===== GIVEN MATERIAL
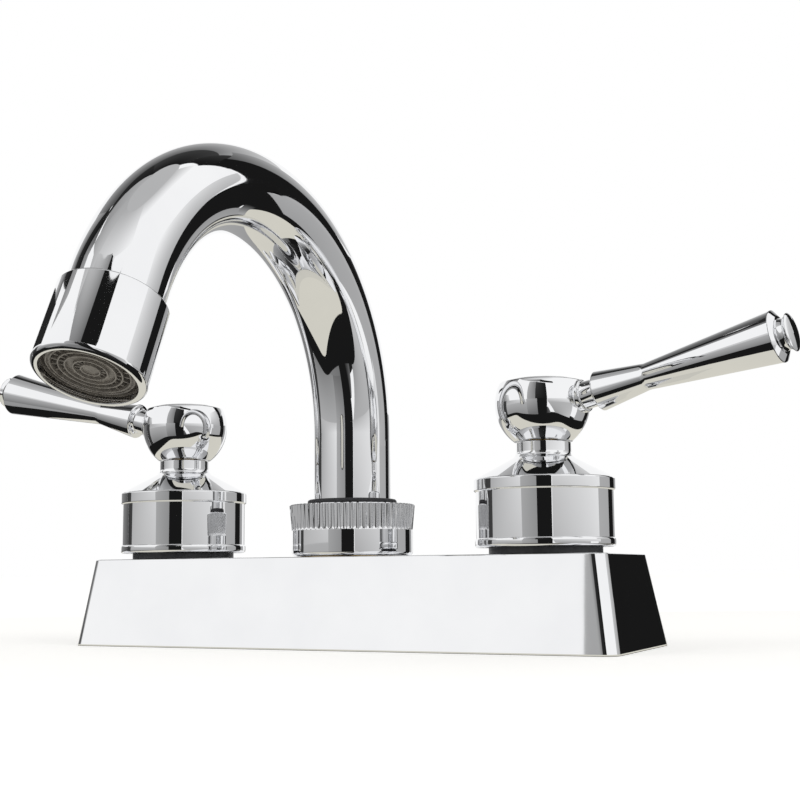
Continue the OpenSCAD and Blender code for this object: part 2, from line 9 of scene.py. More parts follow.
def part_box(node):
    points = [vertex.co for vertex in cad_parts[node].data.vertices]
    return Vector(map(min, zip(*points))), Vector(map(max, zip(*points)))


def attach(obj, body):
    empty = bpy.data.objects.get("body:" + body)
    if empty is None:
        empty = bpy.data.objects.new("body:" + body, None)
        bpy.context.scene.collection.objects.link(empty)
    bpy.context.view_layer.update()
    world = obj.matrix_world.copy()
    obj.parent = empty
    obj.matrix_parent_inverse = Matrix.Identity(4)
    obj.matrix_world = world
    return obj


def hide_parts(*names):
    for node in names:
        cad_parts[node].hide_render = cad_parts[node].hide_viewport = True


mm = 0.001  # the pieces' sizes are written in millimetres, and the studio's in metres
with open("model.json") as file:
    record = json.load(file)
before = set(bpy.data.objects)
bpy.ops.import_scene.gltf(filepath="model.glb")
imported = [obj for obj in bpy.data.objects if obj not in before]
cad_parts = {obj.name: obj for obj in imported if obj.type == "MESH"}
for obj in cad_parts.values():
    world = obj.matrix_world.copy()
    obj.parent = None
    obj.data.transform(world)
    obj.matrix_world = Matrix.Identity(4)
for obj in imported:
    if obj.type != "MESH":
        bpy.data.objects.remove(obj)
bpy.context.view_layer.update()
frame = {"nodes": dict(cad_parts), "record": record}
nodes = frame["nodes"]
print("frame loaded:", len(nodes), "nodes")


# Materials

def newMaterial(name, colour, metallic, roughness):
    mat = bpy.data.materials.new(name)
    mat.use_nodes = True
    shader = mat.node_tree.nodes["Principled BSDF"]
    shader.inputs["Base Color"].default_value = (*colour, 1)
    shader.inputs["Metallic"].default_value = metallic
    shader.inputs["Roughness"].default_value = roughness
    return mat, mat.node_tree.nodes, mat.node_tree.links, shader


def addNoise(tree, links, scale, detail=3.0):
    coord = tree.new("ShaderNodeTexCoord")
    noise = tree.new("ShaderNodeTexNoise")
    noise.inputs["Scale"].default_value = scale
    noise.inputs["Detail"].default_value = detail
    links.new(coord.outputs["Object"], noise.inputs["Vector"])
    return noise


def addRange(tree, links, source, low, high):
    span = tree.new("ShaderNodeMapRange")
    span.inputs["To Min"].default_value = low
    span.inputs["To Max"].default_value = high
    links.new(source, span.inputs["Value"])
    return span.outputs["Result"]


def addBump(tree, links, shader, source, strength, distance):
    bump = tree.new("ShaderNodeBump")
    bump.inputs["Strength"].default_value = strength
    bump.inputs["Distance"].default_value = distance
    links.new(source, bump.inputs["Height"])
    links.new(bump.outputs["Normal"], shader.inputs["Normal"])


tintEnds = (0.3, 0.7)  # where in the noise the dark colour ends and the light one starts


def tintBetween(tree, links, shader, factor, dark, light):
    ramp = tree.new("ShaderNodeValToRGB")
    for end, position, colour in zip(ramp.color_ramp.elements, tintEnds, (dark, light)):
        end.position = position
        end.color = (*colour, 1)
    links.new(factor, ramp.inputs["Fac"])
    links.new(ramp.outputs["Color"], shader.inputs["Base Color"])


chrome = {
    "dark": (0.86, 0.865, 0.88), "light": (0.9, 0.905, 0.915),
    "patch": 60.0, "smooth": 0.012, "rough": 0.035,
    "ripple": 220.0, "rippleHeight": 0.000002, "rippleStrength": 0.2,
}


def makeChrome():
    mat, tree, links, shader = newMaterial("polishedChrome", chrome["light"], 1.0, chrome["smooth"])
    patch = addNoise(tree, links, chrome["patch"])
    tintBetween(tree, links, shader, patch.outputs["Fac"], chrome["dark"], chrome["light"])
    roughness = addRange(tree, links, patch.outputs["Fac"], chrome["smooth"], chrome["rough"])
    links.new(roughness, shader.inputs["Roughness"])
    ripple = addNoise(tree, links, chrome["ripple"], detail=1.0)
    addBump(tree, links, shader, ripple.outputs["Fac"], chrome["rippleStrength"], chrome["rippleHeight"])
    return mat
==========
● **EXERCISE DIRECTIONS**
Set down verbatim only the lines between the start of the data above and the line with "# Materials", both boundaries included.

● **RESPONSE**
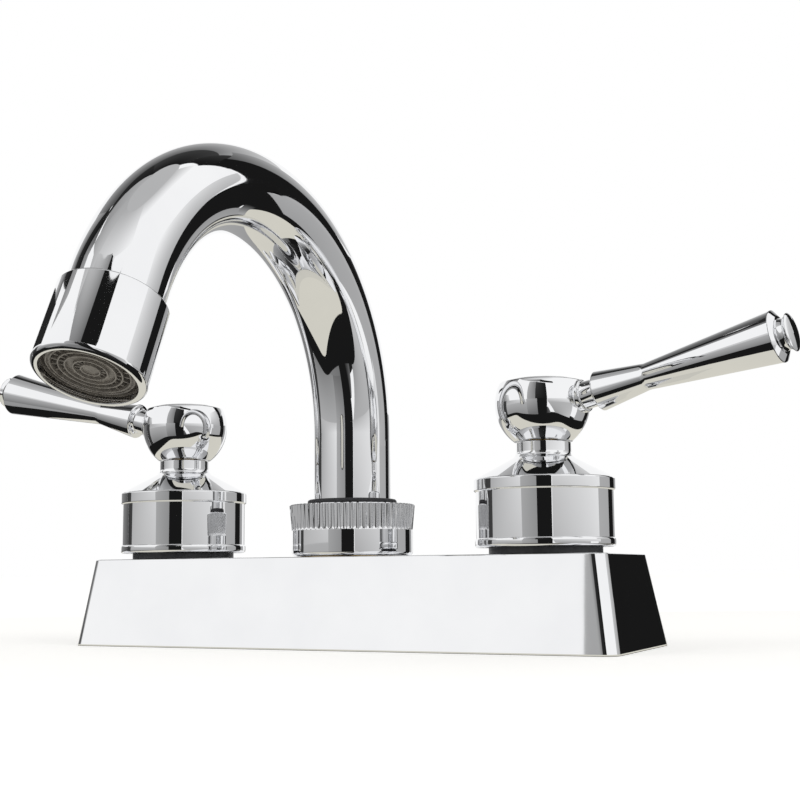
Continue the OpenSCAD and Blender code for this object: part 2, from line 9 of scene.py. More parts follow.
def part_box(node):
    points = [vertex.co for vertex in cad_parts[node].data.vertices]
    return Vector(map(min, zip(*points))), Vector(map(max, zip(*points)))


def attach(obj, body):
    empty = bpy.data.objects.get("body:" + body)
    if empty is None:
        empty = bpy.data.objects.new("body:" + body, None)
        bpy.context.scene.collection.objects.link(empty)
    bpy.context.view_layer.update()
    world = obj.matrix_world.copy()
    obj.parent = empty
    obj.matrix_parent_inverse = Matrix.Identity(4)
    obj.matrix_world = world
    return obj


def hide_parts(*names):
    for node in names:
        cad_parts[node].hide_render = cad_parts[node].hide_viewport = True


mm = 0.001  # the pieces' sizes are written in millimetres, and the studio's in metres
with open("model.json") as file:
    record = json.load(file)
before = set(bpy.data.objects)
bpy.ops.import_scene.gltf(filepath="model.glb")
imported = [obj for obj in bpy.data.objects if obj not in before]
cad_parts = {obj.name: obj for obj in imported if obj.type == "MESH"}
for obj in cad_parts.values():
    world = obj.matrix_world.copy()
    obj.parent = None
    obj.data.transform(world)
    obj.matrix_world = Matrix.Identity(4)
for obj in imported:
    if obj.type != "MESH":
        bpy.data.objects.remove(obj)
bpy.context.view_layer.update()
frame = {"nodes": dict(cad_parts), "record": record}
nodes = frame["nodes"]
print("frame loaded:", len(nodes), "nodes")


# Materials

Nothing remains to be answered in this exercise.